Our life has been one big ole' mess this past month.  Not only have we been doing the whole living apart, praying for a miracle for us to be a family under one roof again.  But we also had our first downright scary health scare with our baby girl.  It made the stress level of our lives skyrocket.  Trav and I both should have been having nervous breakdowns daily.  And in fact, we could have started questioning how much our Savior really loves us.  We could have started asking why on earth He would ever let this all happen.  We could have started wondering if He really is there for us daily and if He really is having our best interests in mind.  Our faith could have met an impasse, and we could have turned our backs on Him.  We could have gotten angry.  So angry we decided to leave Him behind and do our own thing.  It's the easy solution to do really.  To blame Him for it all.  Because let's be honest, in today's world, we are always looking for someone to blame.  But instead we chose to stick by Him.  To lean on Him and to trust Him to get us through it.  Why?? Why would we do it when most of the world says you need the easy way and not the God way?

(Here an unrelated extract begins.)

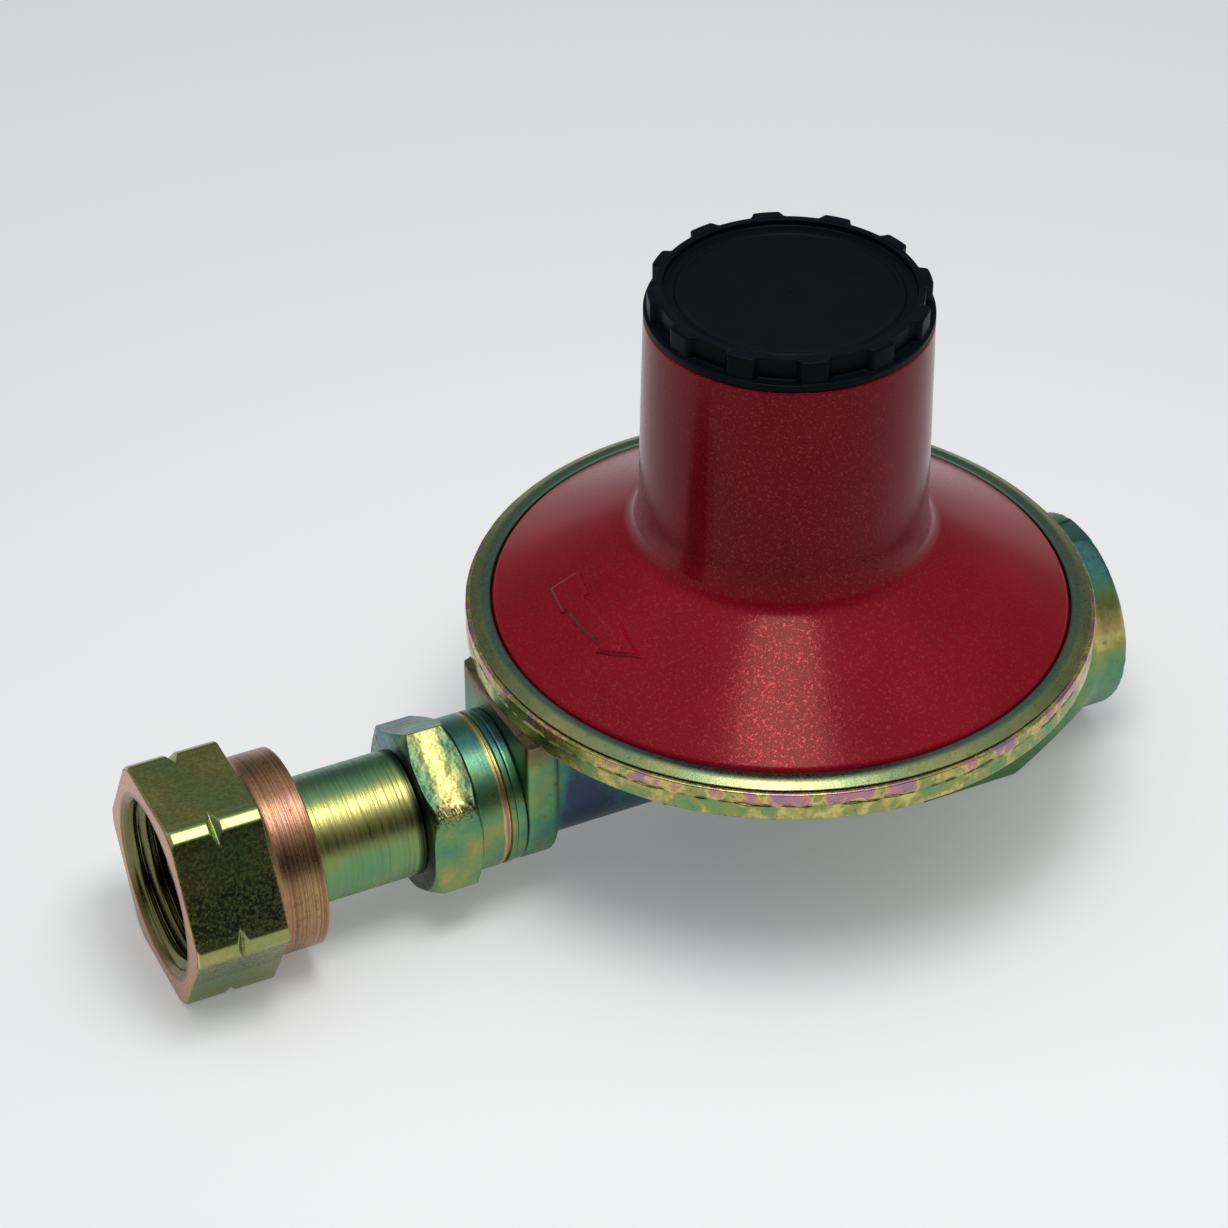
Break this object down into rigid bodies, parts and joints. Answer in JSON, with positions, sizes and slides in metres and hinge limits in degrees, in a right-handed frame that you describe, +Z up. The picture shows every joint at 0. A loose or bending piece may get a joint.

As of Tuesday we will have been on our current journey for exactly 6 months.  Half of a year.  180 some days of Trav living in a small hotel room out in Canby and us leaving here in Litchfield until our house sells.  180 some days of being a single parent Monday through Friday.  180 some days of sleeping in an big empty bed.  Come on over for a cup of coffee sometime and I will tell you how lonely we both get.  I will tell you about the days I want to cry.  I will tell you about the days I lost my patience with Maci far too soon because I'm just sick of our situation.  I will tell you how badly I want this season to be over for us.  Especially the past month when we are going through something as a family that we shouldn't have to go through.  A time when our family should be closer than ever and together far more often than normal because our baby girl was sick. I could tell you all about the negatives.  The negative list of what we have been going through the past 6 months far out weighs the positives at the moment.  But if you come over for some coffee, after I cry on your shoulder for a little while....I will look up at you and tell you about all the ways we have experienced God in the past 6 months.  I will tell you all about the ways, big and little, we have seen God's fingerprints.  I will tell you all about how much more we as a family lean on Him more than we ever have.  I will tell you all about how much stronger I am because of what He is doing in our lives.  6 long months ago, if you would have told me this journey would have taken this long...I would have told you I don't have the strength.  But here we are, and I have gotten through things I never thought I would be able to. But all the thanks and glory goes to God.  Doesn't mean I don't have days where all I do is cry....doesn't mean I don't have days where me and God aren't on speaking terms...doesn't mean I don't have days where I yell at God and ask Him why...because I do have those days.  And I know God is strong enough to take them.  Any relationship has their good and bad days....but at the end of it all He is still the one I run to.  I can't do anything without His loving arms there to guide me.

I leave you with this one thought to ponder.  It was in my daily devotional and really made me think and have a wow moment.  Maybe...just maybe...it will do the same for you:

"If nothing frightening ever happened, how could the assurance of God's constant presence be the quieter of our fears."